_THE PROBLEM:_
Restate each of the lines given below, word for word.

____

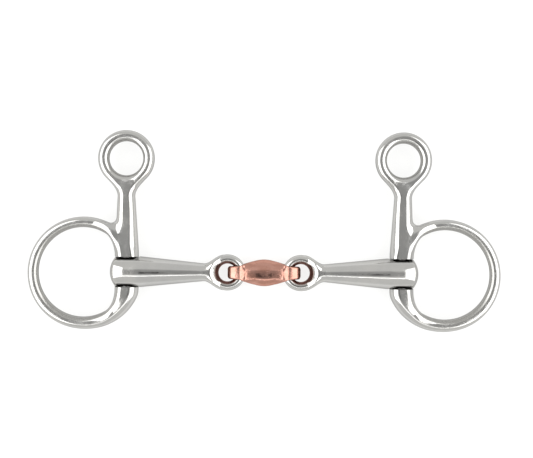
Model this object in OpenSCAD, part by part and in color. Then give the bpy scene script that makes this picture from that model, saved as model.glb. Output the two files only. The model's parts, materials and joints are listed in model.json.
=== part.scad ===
// Hanging-cheek snaffle bit with a double-jointed mouthpiece and a copper lozenge.
// The bit lies flat: X runs from cheek to cheek, Y points up the stems towards the top eyes,
// and Z is the thickness. The origin is under the middle of the box that the whole bit fills.
// Each cheek and each mouth arm is drawn for the right-hand side and mirrored for the left.
// Cheeks are drawn about their hinge: u points outwards, v up the stem.
// Arms are drawn about the same hinge: s is the distance from it towards the lozenge.

/* [Mouthpiece] */
// Width of the mouth, between the inner faces of the two cheeks
mouth_w = 125; // [105:1:150]
// Diameter of the thick end of each mouth arm
butt_d = 15.4; // [14.5:0.1:17]
// Length of each butt before the arm begins to taper, from the hinge pin's axis
butt_run = 6.5; // [5:0.5:8]
// How far the domed end stands beyond the hinge pin's axis
dome_reach = 8.2; // [7.5:0.1:9]
// Radius of that dome
dome_r = 11.4; // [10:0.1:16]
// Diameter of each mouth arm where it meets its link eye
neck_d = 8.85; // [8:0.05:10]
// Outer diameter of each arm's link eye
link_eye_d = 18; // [17:0.1:19]
// Hole through that eye
link_eye_hole_d = 8.8; // [8.6:0.1:9]
// Thickness of that eye
link_eye_t = 4.8; // [4.6:0.1:5]

/* [Copper lozenge] */
// Length of the lozenge
loz_l = 36.6; // [36:0.2:38]
// Height of the lozenge at its middle
loz_h = 13.45; // [11:0.05:15]
// Height of the lozenge at its two ends
loz_end_h = 6.4; // [6:0.1:6.6]
// Thickness of the lozenge
loz_t = 10.8; // [10:0.1:12]
// Diameter of the hole through each end at its narrowest
loz_hole_d = 5.7; // [5.6:0.05:6]

/* [Cheeks] */
// Outer diameter of each rein ring
ring_d = 55.8; // [50:0.1:75]
// Thickness of the ring's wire at its top
wire_top = 5.25; // [4.5:0.05:6]
// Thickness of the ring's wire at its bottom
wire_bottom = 6; // [5:0.05:7]
// How far the ring's centre lies outside the hinge pin's axis
ring_out = 21.3; // [20:0.1:22]
// How far the ring's centre lies below the mouthpiece's axis
ring_drop = 0.7; // [0:0.1:1.5]
// Width of the cheek where it meets the butt
rod_w = 11.9; // [11:0.1:13]
// Thickness of the cheek there
rod_t = 9.2; // [8.5:0.1:10]
// Width of the stem at its narrowest
neck_w = 8.7; // [8:0.1:10]
// Thickness of the stem at its narrowest
neck_t = 6.8; // [6:0.1:8]
// Outer diameter of the top eye
eye_d = 28; // [24:0.1:30]
// Hole through the top eye
eye_hole_d = 17; // [15:0.1:18]
// Thickness of the top eye
eye_t = 5.8; // [5.6:0.1:6]
// Height of the top eye's centre above the mouthpiece's axis
eye_rise = 56.45; // [50:0.05:62]
// How far the top eye's centre lies outside the hinge pin's axis
eye_out = 0.6; // [0:0.1:1.5]

/* [Hinges] */
// Diameter of each hinge pin
pin_d = 6; // [5:0.1:6.5]
// Radial running clearance of the butt's bore on the pin
pin_run = 0.06; // [0.02:0.01:0.1]
// Radial interference of the pin in the cheek's sockets
pin_press = 0.01; // [0:0.005:0.02]
// Depth of the socket in each of the cheek's two shoulders
socket_depth = 4; // [3:0.5:5]
// Distance between the two flats on the butt
butt_flats = 14.4; // [14:0.1:15]
// Gap between each flat and the cheek's shoulder
shoulder_gap = 0.25; // [0.1:0.05:0.4]

/* [Hidden] */

steel = "silver";
pin_steel = "gray";
copper = "peru";

$fn = 96;
LIP = 0.2;                    // how far a blank reaches past the surface that trims it
TUCK = 0.05;                  // a covered end is this much narrower than what covers it
RIGHT = 1;
LEFT = -1;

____

_PROBLEM SOLUTION:_
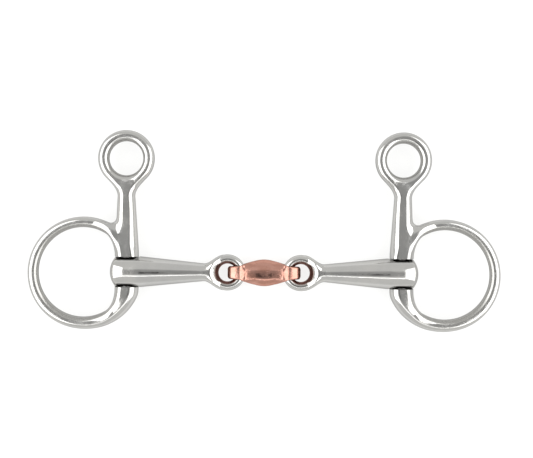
Model this object in OpenSCAD, part by part and in color. Then give the bpy scene script that makes this picture from that model, saved as model.glb. Output the two files only. The model's parts, materials and joints are listed in model.json.
=== part.scad ===
// Hanging-cheek snaffle bit with a double-jointed mouthpiece and a copper lozenge.
// The bit lies flat: X runs from cheek to cheek, Y points up the stems towards the top eyes,
// and Z is the thickness. The origin is under the middle of the box that the whole bit fills.
// Each cheek and each mouth arm is drawn for the right-hand side and mirrored for the left.
// Cheeks are drawn about their hinge: u points outwards, v up the stem.
// Arms are drawn about the same hinge: s is the distance from it towards the lozenge.

/* [Mouthpiece] */
// Width of the mouth, between the inner faces of the two cheeks
mouth_w = 125; // [105:1:150]
// Diameter of the thick end of each mouth arm
butt_d = 15.4; // [14.5:0.1:17]
// Length of each butt before the arm begins to taper, from the hinge pin's axis
butt_run = 6.5; // [5:0.5:8]
// How far the domed end stands beyond the hinge pin's axis
dome_reach = 8.2; // [7.5:0.1:9]
// Radius of that dome
dome_r = 11.4; // [10:0.1:16]
// Diameter of each mouth arm where it meets its link eye
neck_d = 8.85; // [8:0.05:10]
// Outer diameter of each arm's link eye
link_eye_d = 18; // [17:0.1:19]
// Hole through that eye
link_eye_hole_d = 8.8; // [8.6:0.1:9]
// Thickness of that eye
link_eye_t = 4.8; // [4.6:0.1:5]

/* [Copper lozenge] */
// Length of the lozenge
loz_l = 36.6; // [36:0.2:38]
// Height of the lozenge at its middle
loz_h = 13.45; // [11:0.05:15]
// Height of the lozenge at its two ends
loz_end_h = 6.4; // [6:0.1:6.6]
// Thickness of the lozenge
loz_t = 10.8; // [10:0.1:12]
// Diameter of the hole through each end at its narrowest
loz_hole_d = 5.7; // [5.6:0.05:6]

/* [Cheeks] */
// Outer diameter of each rein ring
ring_d = 55.8; // [50:0.1:75]
// Thickness of the ring's wire at its top
wire_top = 5.25; // [4.5:0.05:6]
// Thickness of the ring's wire at its bottom
wire_bottom = 6; // [5:0.05:7]
// How far the ring's centre lies outside the hinge pin's axis
ring_out = 21.3; // [20:0.1:22]
// How far the ring's centre lies below the mouthpiece's axis
ring_drop = 0.7; // [0:0.1:1.5]
// Width of the cheek where it meets the butt
rod_w = 11.9; // [11:0.1:13]
// Thickness of the cheek there
rod_t = 9.2; // [8.5:0.1:10]
// Width of the stem at its narrowest
neck_w = 8.7; // [8:0.1:10]
// Thickness of the stem at its narrowest
neck_t = 6.8; // [6:0.1:8]
// Outer diameter of the top eye
eye_d = 28; // [24:0.1:30]
// Hole through the top eye
eye_hole_d = 17; // [15:0.1:18]
// Thickness of the top eye
eye_t = 5.8; // [5.6:0.1:6]
// Height of the top eye's centre above the mouthpiece's axis
eye_rise = 56.45; // [50:0.05:62]
// How far the top eye's centre lies outside the hinge pin's axis
eye_out = 0.6; // [0:0.1:1.5]

/* [Hinges] */
// Diameter of each hinge pin
pin_d = 6; // [5:0.1:6.5]
// Radial running clearance of the butt's bore on the pin
pin_run = 0.06; // [0.02:0.01:0.1]
// Radial interference of the pin in the cheek's sockets
pin_press = 0.01; // [0:0.005:0.02]
// Depth of the socket in each of the cheek's two shoulders
socket_depth = 4; // [3:0.5:5]
// Distance between the two flats on the butt
butt_flats = 14.4; // [14:0.1:15]
// Gap between each flat and the cheek's shoulder
shoulder_gap = 0.25; // [0.1:0.05:0.4]

/* [Hidden] */

steel = "silver";
pin_steel = "gray";
copper = "peru";

$fn = 96;
LIP = 0.2;                    // how far a blank reaches past the surface that trims it
TUCK = 0.05;                  // a covered end is this much narrower than what covers it
RIGHT = 1;
LEFT = -1;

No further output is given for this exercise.